Pierwsze odsłonięcie pomnika nastąpiło 28 września 1924 r.
Rozpoczęło się Mszą św. w katedrze włocławskiej o godz. 10.30, celebrowaną przez ordynariusza kujawsko-kaliskiego Stanisława Zdzitowieckiego. W liturgii uczestniczyły władze, korporacje, szkoły. Po
Mszy św. bp S. Zdzitowiecki wygłosił słowo Boże poświęcone miłości Ojczyzny, która „winna być ofiarną i czynną, gotową do dawania, a nie brania tylko”. Uroczystość zakończyło odśpiewanie pieśni:
Salve Regina i Boże, coś Polskę.
O godz. 15.00 odbyło się odsłonięcie pomnika. Wzięli w nim udział: bp S. Zdzitowiecki, bp Wojciech Owczarek, kanonicy: Feliks Mikulski i Rudolf Filipski i liczne duchowieństwo, władze miasta, żołnierze
i weterani oraz delegacje różnych środowisk. Po przemówieniu prezesa Rady Miejskiej dr. Witolda Emila Piaseckiego, odsłonięcia pomnika dokonał wojewoda warszawski Władysław Sołtan, a liturgicznego poświęcenia
bp S. Zdzitowiecki. Następnie wojsko oddało trzy salwy. Przy nowo odsłoniętym pomniku przemawiali: wielki społecznik włocławski ks. Stanisław Wojsa i przybyły z Warszawy, a pochodzący z Chodcza weteran
powstania styczniowego - Aleksander Kwiatkowski. W imieniu wojska przemawiał gen. Leonard Skierski, a na zakończenie przemówienie wygłosił ambasador Włoch Ivaldi. U stóp monumentu złożono wieńce,
a następnie odbyła się defilada wojskowa.

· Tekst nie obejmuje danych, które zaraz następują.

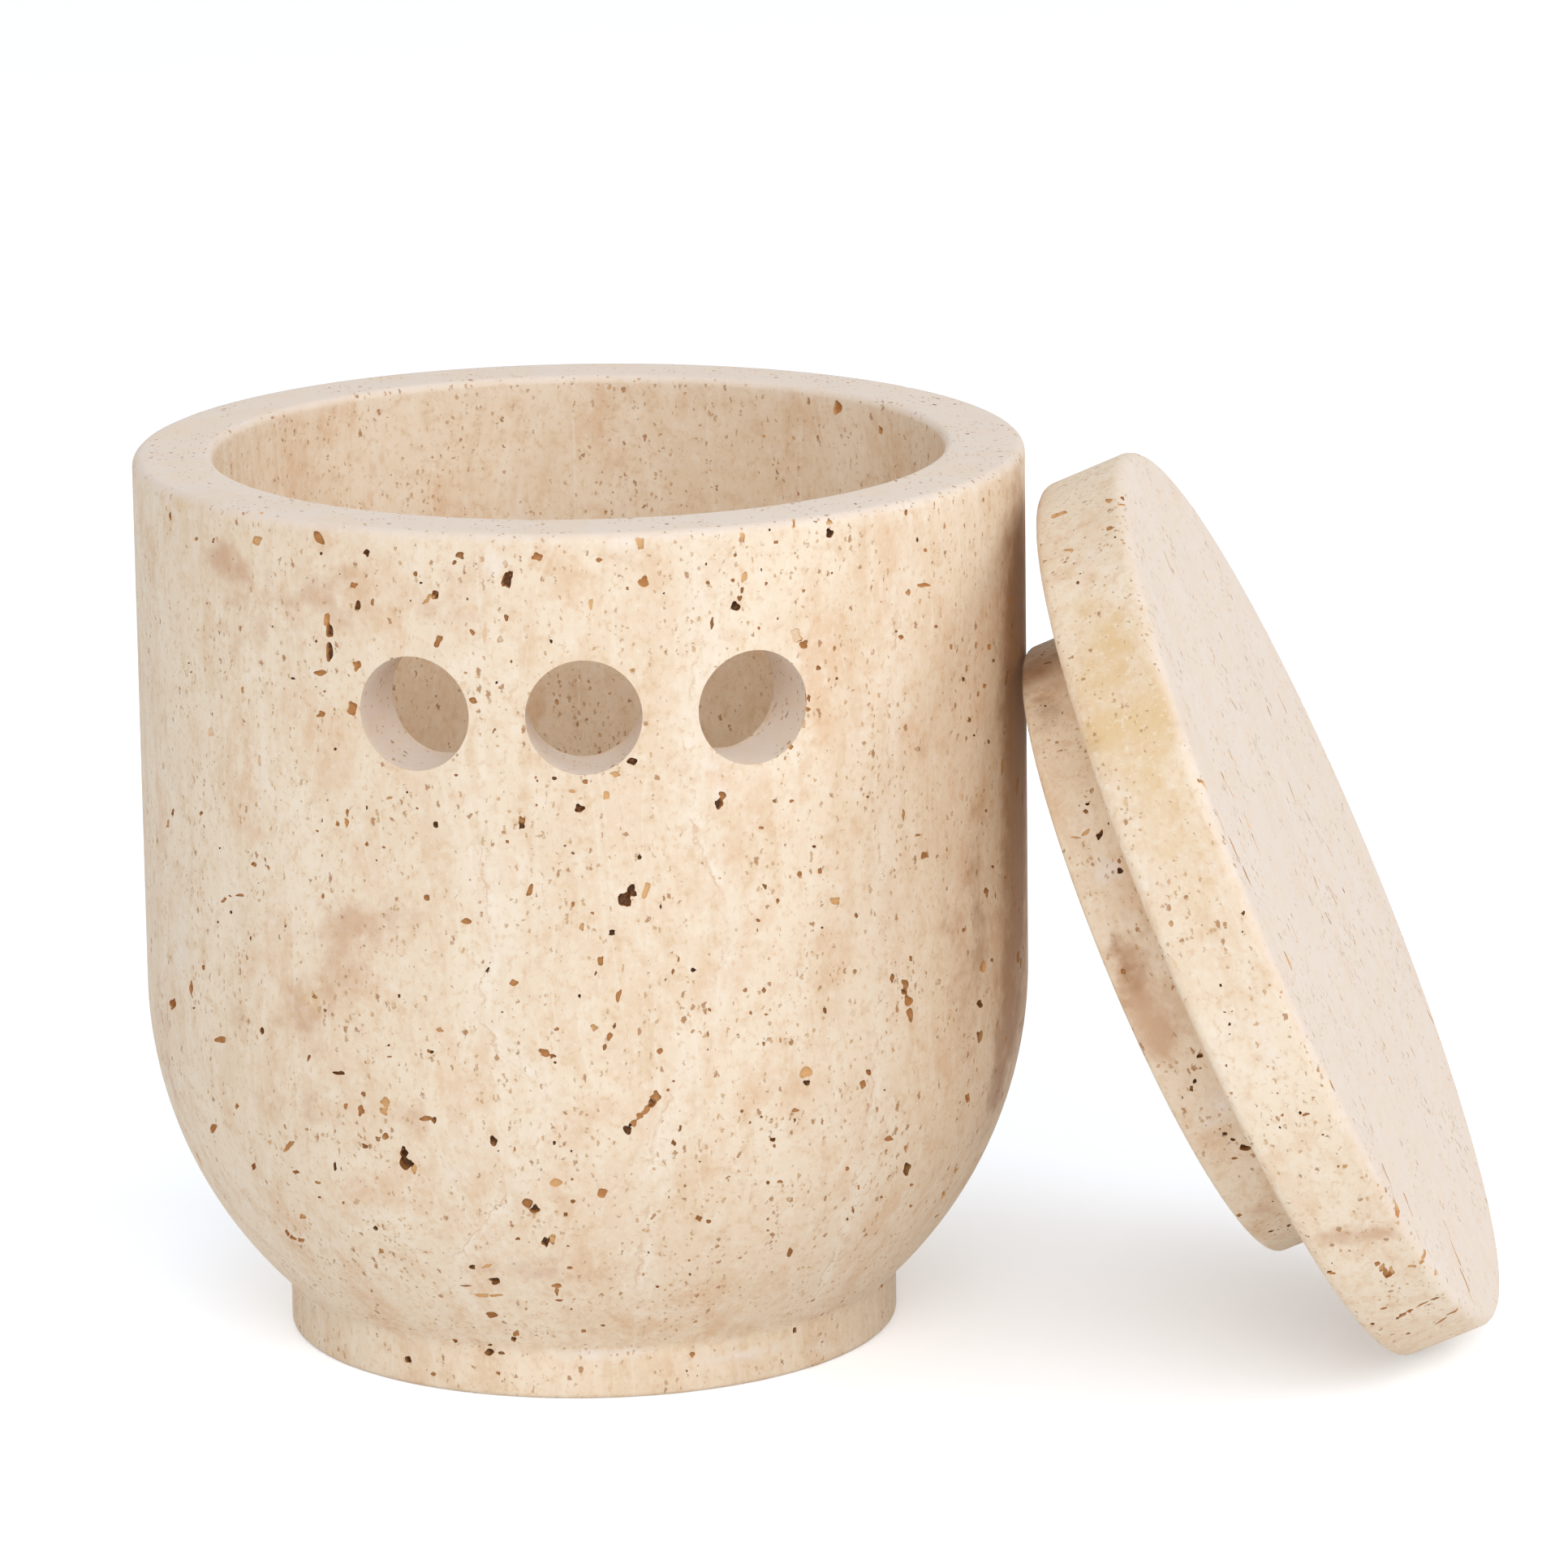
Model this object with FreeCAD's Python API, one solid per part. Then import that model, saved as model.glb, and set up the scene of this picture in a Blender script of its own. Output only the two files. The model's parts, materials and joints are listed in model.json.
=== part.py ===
import FreeCAD, Part
import math
import os

# A garlic keeper in two pieces of honed travertine: a turned jar, and a turned lid with a plug below it.
# All sizes are in millimetres. The origin is the middle of the jar's foot, on the surface that it stands on.
# +Z runs up the jar's axis, and the row of vent holes faces -Y.

# The jar: a straight wall that turns into a bowl of one arc, on a short round foot.
# Its hollow is a straight bore that ends in a half ball with a flat floor.
JAR_DIAMETER = 127.0
JAR_HEIGHT = 128.4
WALL = 11.4
BOWL_ARC_RADIUS = 61.0
BOWL_ARC_TOP = 52.0
FOOT_DIAMETER = 88.0
FLOOR_THICKNESS = 14.0

# Its edges, each broken by this much both ways, as honing leaves them
RIM_OUTER_BREAK = 1.0
RIM_INNER_BREAK = 0.9
NECK_BREAK = 1.3
FOOT_EDGE_BREAK = 0.6
CAVITY_CORNER_BREAK = 4.0

# Vent holes, drilled square to the wall
VENT_DIAMETER = 16.0
VENT_HEIGHT = 103.0
VENT_COUNT = 3
VENT_PITCH_DEG = 21.5

# The lid: a broad disc that rests on the rim, and a plug that drops into the mouth
LID_DIAMETER = 134.0
LID_THICKNESS = 13.8
PLUG_DIAMETER = 93.2
PLUG_HEIGHT = 11.3
LID_TOP_BREAK = 1.3
LID_UNDER_BREAK = 1.1
PLUG_END_BREAK = 0.7

# Where the lid leans: its edge stands on the floor, and the end of its plug leans on the jar's wall
LEAN_AZIMUTH_DEG = -7.7
LEAN_AXIS_RISE_DEG = 23.7
LEAN_OUT = 105.2
LEAN_ASIDE = -4.0

UP = FreeCAD.Vector(0, 0, 1)
ORIGIN = FreeCAD.Vector(0, 0, 0)


def spot(radius, height):
    """A point of a turned outline, by its distance from the axis and its height."""
    return FreeCAD.Vector(radius, 0, height)


def straight_outline(points):
    """The straight edges that join the points in order."""
    return [Part.LineSegment(a, b).toShape() for a, b in zip(points, points[1:])]


def turned(edges):
    """The solid that a closed outline sweeps in one full turn about the Z axis."""
    return Part.Face(Part.Wire(edges)).revolve(ORIGIN, UP, 360)


def bowl_height(radius):
    """The height at which the outside of the bowl is this far from the axis."""
    across = radius - (JAR_DIAMETER / 2 - BOWL_ARC_RADIUS)
    return BOWL_ARC_TOP - math.sqrt(BOWL_ARC_RADIUS**2 - across**2)


def hollow_radius(height):
    """How far from the axis the half ball that ends the hollow is at this height."""
    mouth = JAR_DIAMETER / 2 - WALL
    return math.sqrt(mouth**2 - (BOWL_ARC_TOP - height) ** 2)


def turned_arc(centre, radius, low, high):
    """The arc of an outline from low up to high, about its centre."""
    middle = ((low + high) * 0.5 - centre).normalize() * radius + centre
    return Part.Arc(low, middle, high).toShape()


def jar_blank():
    """The outside of the jar, solid: foot, neck, bowl arc, straight wall and rim."""
    outer = JAR_DIAMETER / 2
    foot = FOOT_DIAMETER / 2
    neck = spot(foot, bowl_height(foot) - NECK_BREAK)
    bowl_start = spot(foot + NECK_BREAK, bowl_height(foot + NECK_BREAK))
    wall_start = spot(outer, BOWL_ARC_TOP)
    foot_edge = [spot(foot - FOOT_EDGE_BREAK, 0), spot(foot, FOOT_EDGE_BREAK)]
    arc_centre = spot(outer - BOWL_ARC_RADIUS, BOWL_ARC_TOP)
    edges = straight_outline([spot(0, 0)] + foot_edge + [neck, bowl_start])
    edges.append(turned_arc(arc_centre, BOWL_ARC_RADIUS, bowl_start, wall_start))
    rim_edge = spot(outer, JAR_HEIGHT - RIM_OUTER_BREAK)
    rim = spot(outer - RIM_OUTER_BREAK, JAR_HEIGHT)
    edges += straight_outline([wall_start, rim_edge, rim, spot(0, JAR_HEIGHT), spot(0, 0)])
    return turned(edges)


def jar_hollow():
    """The space in the jar: a straight bore that ends in a half ball, cut off by a flat floor."""
    mouth = JAR_DIAMETER / 2 - WALL
    corner_top = FLOOR_THICKNESS + CAVITY_CORNER_BREAK
    corner = spot(hollow_radius(corner_top), corner_top)
    floor_edge = spot(hollow_radius(FLOOR_THICKNESS) - CAVITY_CORNER_BREAK, FLOOR_THICKNESS)
    bore_start = spot(mouth, BOWL_ARC_TOP)
    edges = straight_outline([spot(0, FLOOR_THICKNESS), floor_edge, corner])
    edges.append(turned_arc(spot(0, BOWL_ARC_TOP), mouth, corner, bore_start))
    lip = spot(mouth, JAR_HEIGHT - RIM_INNER_BREAK)
    above = spot(mouth + 2 * RIM_INNER_BREAK, JAR_HEIGHT + RIM_INNER_BREAK)
    edges += straight_outline([bore_start, lip, above, spot(0, above.z), spot(0, FLOOR_THICKNESS)])
    return turned(edges)


def vent(index):
    """One drilled hole, square to the wall."""
    turn = math.radians((index - (VENT_COUNT - 1) / 2) * VENT_PITCH_DEG)
    outward = FreeCAD.Vector(math.sin(turn), -math.cos(turn), 0)
    start = outward * (JAR_DIAMETER / 2 - 2 * WALL) + UP * VENT_HEIGHT
    return Part.makeCylinder(VENT_DIAMETER / 2, 3 * WALL, start, outward)


def make_jar():
    """The jar, hollowed, with its vents drilled."""
    jar = jar_blank().cut(jar_hollow())
    for index in range(VENT_COUNT):
        jar = jar.cut(vent(index))
    return jar.Solids[0]


def lid_shape():
    """The lid about the Z axis, with the middle of its outer face at the origin and its plug below."""
    outer = LID_DIAMETER / 2
    plug = PLUG_DIAMETER / 2
    under = -LID_THICKNESS
    end = under - PLUG_HEIGHT
    top_edge = [spot(outer - LID_TOP_BREAK, 0), spot(outer, -LID_TOP_BREAK)]
    under_edge = [spot(outer, under + LID_UNDER_BREAK), spot(outer - LID_UNDER_BREAK, under)]
    plug_edge = [spot(plug, under), spot(plug, end + PLUG_END_BREAK), spot(plug - PLUG_END_BREAK, end)]
    points = [spot(0, 0)] + top_edge + under_edge + plug_edge + [spot(0, end), spot(0, 0)]
    return turned(straight_outline(points))


def leaning(lid):
    """The lid turned to its lean and set down: the disc's lower edge just meets the floor."""
    azimuth = math.radians(LEAN_AZIMUTH_DEG)
    rise = math.radians(LEAN_AXIS_RISE_DEG)
    outward = FreeCAD.Vector(math.cos(azimuth), math.sin(azimuth), 0)
    aside = FreeCAD.Vector(-math.sin(azimuth), math.cos(azimuth), 0)
    axis = outward * math.cos(rise) + UP * math.sin(rise)
    centre_height = (LID_THICKNESS - LID_UNDER_BREAK) * math.sin(rise) + LID_DIAMETER / 2 * math.cos(rise)
    centre = outward * LEAN_OUT + aside * LEAN_ASIDE + UP * centre_height
    placed = lid.copy()
    placed.Placement = FreeCAD.Placement(centre, FreeCAD.Rotation(UP, axis))
    return placed


def main():
    os.makedirs("parts", exist_ok=True)
    jar = make_jar()
    lid = leaning(lid_shape())
    jar.exportStep("parts/jar.step")
    lid.exportStep("parts/lid.step")
    for name, solid in (("jar", jar), ("lid", lid)):
        box = solid.optimalBoundingBox(False, False)
        print(name, solid.ShapeType, solid.isValid(), round(solid.Volume), "mm3")
        print("  from", [round(v, 2) for v in (box.XMin, box.YMin, box.ZMin)], end=" ")
        print("to", [round(v, 2) for v in (box.XMax, box.YMax, box.ZMax)])
    print("gap between lid and jar", round(jar.distToShape(lid)[0], 3), "mm")


main()
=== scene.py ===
"""A garlic keeper in honed travertine: a turned jar with three vents, and a turned lid that leans on it."""

import json
import logging
import math
from dataclasses import dataclass
from enum import Enum
from typing import Optional, Sequence

import bpy
import numpy as np
from mathutils import Matrix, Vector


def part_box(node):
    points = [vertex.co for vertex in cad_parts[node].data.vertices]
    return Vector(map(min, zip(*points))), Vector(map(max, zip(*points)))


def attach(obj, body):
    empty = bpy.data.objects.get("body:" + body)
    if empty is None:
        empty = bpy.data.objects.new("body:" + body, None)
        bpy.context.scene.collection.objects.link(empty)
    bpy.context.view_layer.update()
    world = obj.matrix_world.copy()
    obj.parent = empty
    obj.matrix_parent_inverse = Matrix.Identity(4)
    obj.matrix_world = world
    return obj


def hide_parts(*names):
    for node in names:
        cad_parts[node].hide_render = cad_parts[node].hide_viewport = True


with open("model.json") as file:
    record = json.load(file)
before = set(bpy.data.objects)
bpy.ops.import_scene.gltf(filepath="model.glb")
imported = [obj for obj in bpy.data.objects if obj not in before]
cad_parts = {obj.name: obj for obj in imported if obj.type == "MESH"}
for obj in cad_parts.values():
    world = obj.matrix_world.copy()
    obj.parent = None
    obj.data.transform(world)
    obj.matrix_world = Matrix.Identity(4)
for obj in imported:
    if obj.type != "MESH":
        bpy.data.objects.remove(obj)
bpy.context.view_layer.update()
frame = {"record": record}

Tree = bpy.types.NodeTree
Socket = bpy.types.NodeSocket

MM = 0.001
log = logging.getLogger("garlic_keeper")

# The holes, in millimetres: how deep a vertex lies before it counts as part of a hole, the size below which a
# hole gets a simpler lump, and the least depth of a hole
SKIN = 0.025
SMALL_HOLE = 1.2
SHALLOWEST = 0.12

# Shares of a hole's own size: half the lump's height, its mouth against its waist, and the room that it keeps
# to its neighbours in a group
LUMP_HALF = 0.64
OPENING = 0.83
HOLE_REACH = 0.8

# The share of a hole's crust and painted shade that its lip has, and the share of its depth at which the
# painted shade is darkest
LIP_CRUST_AND_SHADE = 0.45
DARKEST_AT = 0.7

# How many vertices are matched with their holes at once
AT_ONCE = 2000

# The veins: how far to the side they are measured, in millimetres, and how fast they fade past their ends
VEIN_REACH = 12.0
VEIN_FADE = 0.4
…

Wieczorem miasto wydało bankiet dla 200 gości, podczas którego m.in. odczytano depesze okolicznościowe nadesłane z Florencji, Bolonii, Padwy i Mediolanu. W bankiecie udział wzięli: wiceminister spraw
zagranicznych Tarnowski, wojewoda W. Sołtan, generalicja i profesorowie.
Przytoczone wspomnienia sprzed 80 lat uczą nas, że wolność Ojczyzny jest wartością, której trzeba bronić, a w godzinie próby nawet oddać za nią własne życie.